8. Overloading Circuit Breakers
Before you ever plug your lights into an outlet, learn which circuit breaker controls the power to each outlet, suggests DiMartino. Knowing your electrical system allows you to spread the usage from your decorations across multiple circuit breakers, helping you avoid overloading the circuits. If a circuit becomes overloaded and trips the breaker, that's a good sign that you need to move some of the lights from that circuit.
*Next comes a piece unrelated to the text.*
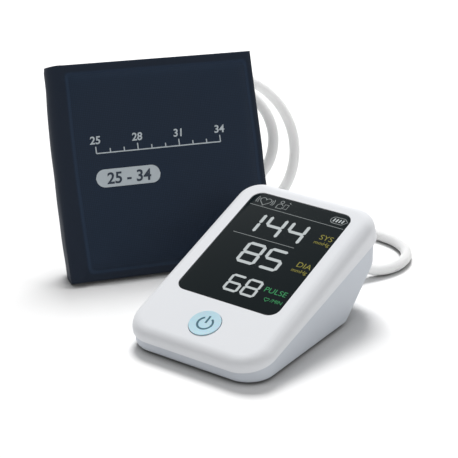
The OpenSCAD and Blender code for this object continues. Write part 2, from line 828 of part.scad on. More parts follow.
module pump_head() {
    color([0.9, 0.88, 0.8]) difference() {
        union() {
            along_pump(head_x) cylinder(r = head_r, h = head_l);
            along_pump(head_x + head_l) translate([-nozzle_up, 0, 0])
                cylinder(r = nozzle_r, h = nozzle_l);
        }
        along_pump(head_x - over) cylinder(r = shaft_r + slack, h = head_wall + 2 * over);
        along_pump(head_x + head_wall) cylinder(r = crank_disc_r + crank + 1.5, h = crank_room);
        along_pump(head_rib_x) cylinder(r = head_r - 3, h = air_room);
        along_pump(head_rib_x + air_room - over) translate([-nozzle_up, 0, 0])
            cylinder(r = nozzle_bore, h = head_l);
    }
}

module pump_cushions() {
    color([0.2, 0.2, 0.22]) for (x = cushion_xs) along_pump(x - cushion_l / 2) difference() {
        cylinder(r = motor_r + cushion_t, h = cushion_l);
        translate([0, 0, -over]) cylinder(r = motor_r + 0.05, h = cushion_l + 2 * over);
    }
}

// Solenoid that lets the air out of the cuff
module valve_body() {
    color([0.75, 0.77, 0.8]) on_slope(valve_s, under_n + valve_h) difference() {
        union() {
            translate([valve_x - valve_w / 2, 0, 0]) cube([valve_w, valve_l, valve_h]);
            translate([valve_x, valve_l, valve_h / 2]) rotate([-90, 0, 0])
                cylinder(r = nozzle_r, h = nozzle_l);
        }
        translate([valve_x - valve_w / 2 - over, valve_l / 2, valve_h / 2]) rotate([0, 90, 0])
            cylinder(r = plunger_r + slack, h = valve_w - valve_floor + over);
        translate([valve_x, valve_l / 2, valve_h / 2]) rotate([-90, 0, 0])
            cylinder(r = nozzle_bore, h = valve_l);
    }
}

module valve_plunger() {
    color("dimgray") on_slope(valve_s + valve_l / 2, under_n + valve_h / 2)
        translate([valve_x - valve_w / 2 - valve_out, 0, 0]) rotate([0, 90, 0]) {
            cylinder(r = plunger_r, h = valve_out + valve_w - 2 * valve_floor - valve_travel);
            translate([0, 0, -valve_head_t]) cylinder(r = valve_head_r, h = valve_head_t);
        }
}

// Return spring between the plunger's head and the valve body
module valve_spring() {
    wire_r = 0.2;
    end = wire_r + slack;
    color("silver") on_slope(valve_s + valve_l / 2, under_n + valve_h / 2)
        translate([valve_x - valve_w / 2 - valve_out + end, 0, 0]) rotate([0, 90, 0])
        tube(helix(plunger_r + 0.7, valve_out - 2 * end, 4, 8), wire_r, 4, [1, 0, 0]);
}

module pressure_sensor() {
    color([0.85, 0.85, 0.82]) on_slope(sensor_s, under_n + sensor_h) {
        translate([sensor_x - sensor_w / 2, 0, 0]) cube([sensor_w, sensor_w, sensor_h]);
        translate([sensor_x, sensor_w, sensor_h / 2]) rotate([-90, 0, 0])
            cylinder(r = nozzle_r, h = nozzle_l);
    }
}

// Joins the pump, valve, sensor and socket
module air_tee() {
    color("ivory") {
        translate([tee_x[0], tee_y, tee_z]) rotate([0, 90, 0])
            cylinder(r = tee_r, h = tee_x[1] - tee_x[0]);
        for (x = branch_x) translate([x, tee_y, branch_z]) rotate([90, 0, 0])
            cylinder(r = nozzle_r, h = tee_y - branch_y);
    }
}

function on_slope_point(x, s, n) = [x, front_y + s * ca + n * sa, front_h + s * sa - n * ca];

module air_tubes() {
    sensor_tip = on_slope_point(sensor_x, sensor_s + sensor_w + nozzle_l, under_n + sensor_h / 2);
    valve_tip = on_slope_point(valve_x, valve_s + valve_l + nozzle_l, under_n + valve_h / 2);
    pump_tip = [head_x + head_l + nozzle_l, pump_y, pump_z + 3];
    way = [0, ca, sa];
    color([0.85, 0.87, 0.88]) {
        tube([[socket_x, elbow_y, elbow_z], [socket_x, elbow_y, elbow_z + 1.5],
            [socket_x + 1.2, elbow_y, tee_z - 1.4], [socket_x + 4.5, tee_y, tee_z],
            [socket_x + 14, tee_y, tee_z], [tee_x[0], tee_y, tee_z]], tube_r, 8, [0, 1, 0]);
        tube([pump_tip, pump_tip + [2.5, 0, 0], pump_tip + [6.5, 2.5, 1.5],
            [pump_tip[0] + 8.5, tee_y - 8, tee_z - 5], [pump_tip[0] + 5, tee_y - 2, tee_z - 1],
            [pump_tip[0] - 1, tee_y, tee_z], [tee_x[1] + 3, tee_y, tee_z],
            [tee_x[1], tee_y, tee_z]], tube_r, 8);
        tube([sensor_tip, sensor_tip + 3 * way, sensor_tip + 11 * way + [4, 0, 0],
            [-17, branch_y - 13.5, branch_z + 2], [-6, branch_y - 8.5, branch_z + 1],
            [branch_x[0] - 1, branch_y - 4.5, branch_z], [branch_x[0], branch_y - 2, branch_z],
            [branch_x[0], branch_y, branch_z]], tube_r, 8);
        tube([valve_tip, valve_tip + 2 * way, valve_tip + 6 * way + [-3, 0, 0],
            [19, branch_y - 7, branch_z + 1.5], [branch_x[1] + 2.5, branch_y - 5, branch_z],
            [branch_x[1], branch_y - 2, branch_z], [branch_x[1], branch_y, branch_z]], tube_r, 8);
    }
}

// Bore for the plug through the tail, with an elbow up to the air line
module air_socket() {
    color([0.8, 0.81, 0.82]) difference() {
        union() {
            translate([socket_x, flange_y - socket_flange, socket_z]) rotate([-90, 0, 0]) {
                cylinder(r = socket_r, h = socket_face - flange_y + socket_flange);
                cylinder(r = socket_r + 0.5, h = socket_flange);
            }
            translate([socket_x, elbow_y, socket_z])
                cylinder(r = air_r + 1.3, h = elbow_z - socket_z);
        }
        translate([socket_x, socket_face - nozzle_in, socket_z]) rotate([-90, 0, 0])
            cylinder(r = socket_bore, h = nozzle_in + over);
        translate([socket_x, elbow_y, socket_z]) {
            cylinder(r = air_r, h = elbow_z);
            rotate([-90, 0, 0]) cylinder(r = air_r, h = nozzle_in);
        }
    }
}

// Right-angled plug: nozzle, body and arm
module hose_plug() {
    face = socket_face + seat;
    color([0.88, 0.88, 0.87]) difference() {
        union() {
            translate([socket_x, face - nozzle_in, socket_z]) rotate([-90, 0, 0])
                cylinder(r = socket_bore - plug_gap, h = nozzle_in + over);
            translate([socket_x, face, socket_z]) rotate([-90, 0, 0])
                cylinder(r = plug_r, h = plug_y - face);
            translate([socket_x, plug_y, socket_z]) sphere(r = plug_r);
            translate([socket_x, plug_y, socket_z]) rotate([0, 90, 0])
                cylinder(r = plug_arm_r, h = plug_arm);
        }
        translate([socket_x, face - nozzle_in + seal_y, socket_z]) rotate([-90, 0, 0])
            difference() {
                cylinder(r = socket_bore + over, h = groove_w);
                translate([0, 0, -over]) cylinder(r = groove_r, h = groove_w + 2 * over);
            }
    }
}

module plug_seal() {
    color([0.1, 0.1, 0.1])
        translate([socket_x, socket_face + seat - nozzle_in + seal_y + groove_w / 2, socket_z])
        rotate([-90, 0, 0]) rotate_extrude() translate([socket_bore - plug_gap - ring_r, 0])
        circle(ring_r, $fn = 24);
}

// From the plug to the foot of the cuff
module hose() {
    color([0.93, 0.93, 0.92]) tube(hose_path, hose_r, 12, last = len(lead));
}

// Two turns up the back of the cuff, into its port
module hose_coil() {
    color([0.93, 0.93, 0.92]) tube(hose_path, hose_r, 6, first = len(lead));
}

module at_port() {
    on_cuff() translate([port_u, cuff_t, port_v]) children();
}

// Air inlet on the back of the cuff: a welded disc and a swivelling elbow
module cuff_port() {
    color([0.8, 0.82, 0.84]) at_port() {
        rotate([-90, 0, 0]) cylinder(r = port_r, h = port_t);
        rotate([-90, 0, 0]) cylinder(r = elbow_r, h = port_reach);
        translate([0, port_reach, 0]) sphere(r = elbow_r);
        translate([0, port_reach, 0]) rotate([0, 90, 0])
            cylinder(r = port_arm_r, h = tail_u - port_u - collar_l);
    }
}

module hose_collar() {
    color([0.88, 0.88, 0.87]) at_port() translate([tail_u - port_u - collar_l, port_reach, 0])
        rotate([0, 90, 0]) cylinder(r = collar_end_r, h = collar_l);
}

// One strip of padded cloth rolled flat: front layer, round the left edge, back
// layer, round the right edge, and two inner layers
module rolled_outline() {
    translate([fold_l, 0]) square([cuff_w - fold_l, layer_t]);
    translate([fold_l, lay3]) square([turn_u - fold_l, layer_t]);
    translate([inner_u, lay1]) square([turn_u - inner_u, layer_t]);
    translate([inner_u, lay2]) square([inner_end - inner_u, layer_t]);
    half_fold(fold_l, cuff_t / 2, fold_l, -1);
    half_fold(turn_u, (lay1 + cuff_t) / 2, fold_r, 1);
    half_fold(inner_u, (lay1 + lay3 - layer_gap) / 2, fold_in, -1);
}

module half_fold(u, d, r, side) {
    translate([u, d]) difference() {
        circle(r);
        circle(r - layer_t);
        translate([side > 0 ? -2 * r : 0, -2 * r]) square([2 * r, 4 * r]);
    }
}

// Sections of the roll up the cuff, each drawn out forward from the back face, most at the foot
module splayed() {
    foot = 1 + cuff_splay / cuff_t * (1 + below_table / cuff_h);
    on_cuff() translate([0, cuff_t, -below_table])
        linear_extrude(cuff_h + below_table, scale = [1, 1 / foot], slices = 1)
            scale([1, foot]) translate([0, -cuff_t]) children();
}

module cuff_sleeve() {
    color([0.13, 0.17, 0.23]) difference() {
        splayed() rolled_outline();
        translate([-3 * cuff_w, -cuff_w, -cuff_w]) cube([4 * cuff_w, 4 * cuff_w, cuff_w]);
        bladder_block(0);
    }
}

module bladder_block(gap) {
    on_cuff() translate([pocket_side + gap, lay3 + skin + gap, pocket_v[0] + gap])
        cube([cuff_w - 2 * (pocket_side + gap), layer_t - 2 * (skin + gap),
            pocket_v[1] - pocket_v[0] - 2 * gap]);
}

module bladder() {
    color([0.5, 0.5, 0.45]) bladder_block(pad_gap);
}

// Under the free end of the front layer
module hook_patch() {
    color([0.2, 0.22, 0.26]) intersection() {
        splayed() translate([cuff_w - free_edge - hook_w, layer_t]) square([hook_w, patch_t]);
        on_cuff() translate([0, -cuff_t, hook_edge])
            cube([cuff_w, 3 * cuff_t, cuff_h - 2 * hook_edge]);
    }
}

// Soft pile that the hooks close on, on the back
module loop_patch() {
    color([0.16, 0.2, 0.27]) on_cuff() translate([fold_l + loop_edge[0], cuff_t, loop_edge[1]])
        cube([loop_w, loop_t, cuff_h - loop_edge[1] - loop_edge[2]]);
}

top_housing();
base_housing();
display_lens();
lcd_glass();
lcd_frame();
lcd_ribbon();
circuit_board();
board_chips();
buzzer();
tact_switch();
tact_plunger();
power_button();
board_screws();
housing_screws();
feet();
battery_door();
batteries();
battery_springs();
battery_plates();
power_jack();
pump_motor();
pump_rotor();
pump_head();
pump_cushions();
valve_body();
valve_plunger();
valve_spring();
pressure_sensor();
air_tee();
air_tubes();
air_socket();
hose_plug();
plug_seal();
hose();
hose_coil();
hose_collar();
cuff_port();
cuff_sleeve();
bladder();
hook_patch();
loop_patch();
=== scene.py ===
"""Upper-arm blood pressure monitor, its air hose and its folded cuff, dressed over the
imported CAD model. Metres, +Z up: the origin is on the table under the monitor."""

import math

import bpy
from mathutils import Matrix, Vector


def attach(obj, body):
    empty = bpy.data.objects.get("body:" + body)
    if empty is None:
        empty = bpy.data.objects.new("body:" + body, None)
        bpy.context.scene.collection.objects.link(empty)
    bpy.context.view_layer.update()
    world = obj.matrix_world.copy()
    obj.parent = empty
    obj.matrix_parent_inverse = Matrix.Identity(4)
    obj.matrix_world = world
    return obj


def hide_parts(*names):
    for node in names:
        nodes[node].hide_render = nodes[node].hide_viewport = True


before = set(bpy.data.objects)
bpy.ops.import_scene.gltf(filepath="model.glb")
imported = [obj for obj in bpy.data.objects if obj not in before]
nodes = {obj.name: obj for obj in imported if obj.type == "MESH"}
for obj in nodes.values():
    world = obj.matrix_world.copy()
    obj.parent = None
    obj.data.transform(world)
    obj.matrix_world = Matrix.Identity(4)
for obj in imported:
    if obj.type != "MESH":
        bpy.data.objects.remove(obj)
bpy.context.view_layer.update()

# ---------------------------------------------------------------- Camera
# A long lens from the front right and above, as the product was photographed.
camera = bpy.data.objects.new("camera", bpy.data.cameras.new("camera"))
bpy.context.scene.collection.objects.link(camera)
bpy.context.scene.camera = camera
camera.data.sensor_width = 36
camera.data.lens = 123.7
camera.data.clip_start = 0.05
camera.data.clip_end = 20
camera.location = (0.4937, -0.7387, 0.4661)
camera.rotation_euler = (math.radians(65.745), 0, math.radians(34.836))
bpy.context.scene.view_settings.view_transform = "Standard"


# ---------------------------------------------------------------- Air hose
# One length of soft grey-white PVC tube, extruded and matt. It is pushed on the
# plug's arm, lies on the table in two bends, and then stands in two turns
# against the back of the cuff, up to the cuff's port.
def tint(code):
    """An sRGB hex colour as the linear colour that a shader takes."""
    parts = [int(code[i:i + 2], 16) / 255 for i in (1, 3, 5)]
    return [c / 12.92 if c <= 0.04045 else ((c + 0.055) / 1.055) ** 2.4 for c in parts] + [1.0]


def bare(owner):
    """Empties the nodes of a new material or world, and returns it."""
    owner.use_nodes = True
    owner.node_tree.nodes.clear()
    return owner


def add_node(owner, kind, links=(), **values):
    """Adds a shader node. A value's name is a setting of the node or one of its sockets,
    with _ for a space, and each link is (output, name or number of the input)."""
    node = owner.node_tree.nodes.new(kind)
    for name, value in values.items():
        if hasattr(node, name):
            setattr(node, name, value)
        else:
            node.inputs[name.replace("_", " ")].default_value = value
    for output, name in links:
        owner.node_tree.links.new(output, node.inputs[name])
    return node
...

Never plug a power strip into another power strip or outlet extender. While most Christmas lights are designed to be daisy-chained (with one string plugged into the next), be wary of stringing too many strands together. Avoid connecting more than two strands of incandescent bulbs because of their higher wattage; you can connect more LED lights because they use significantly less electricity.
Because water from rain, snow, or even dew can enter the outdoor plugs on lights and inflatables and cause circuits to overload, only plug these into outlets with GFCI (ground-fault circuit-interrupter) protection. These are the types of outlets you always see in bathrooms, and they are designed to switch off when they detect a fault (such as water causing an electric arc), preventing dangerous electrical shock.
9. Leaving Packages Outdoors
Package theft is a common problem during the holidays — 38 percent of respondents to Hippo's holiday survey have been the victim of package theft. And the risk is 113 percent higher than average for those living in multifamily housing. To keep yourself safe, always take packages inside as soon as possible, and consider asking a neighbor to collect boxes on your behalf if you won't be available at the time of delivery.
Wilson also suggests scheduling packages to be delivered when you know you'll be home, requesting a delivery signature for expensive items whenever possible, or using a smart lock paired with a video doorbell so delivery drivers can secure the items in your home when you're away.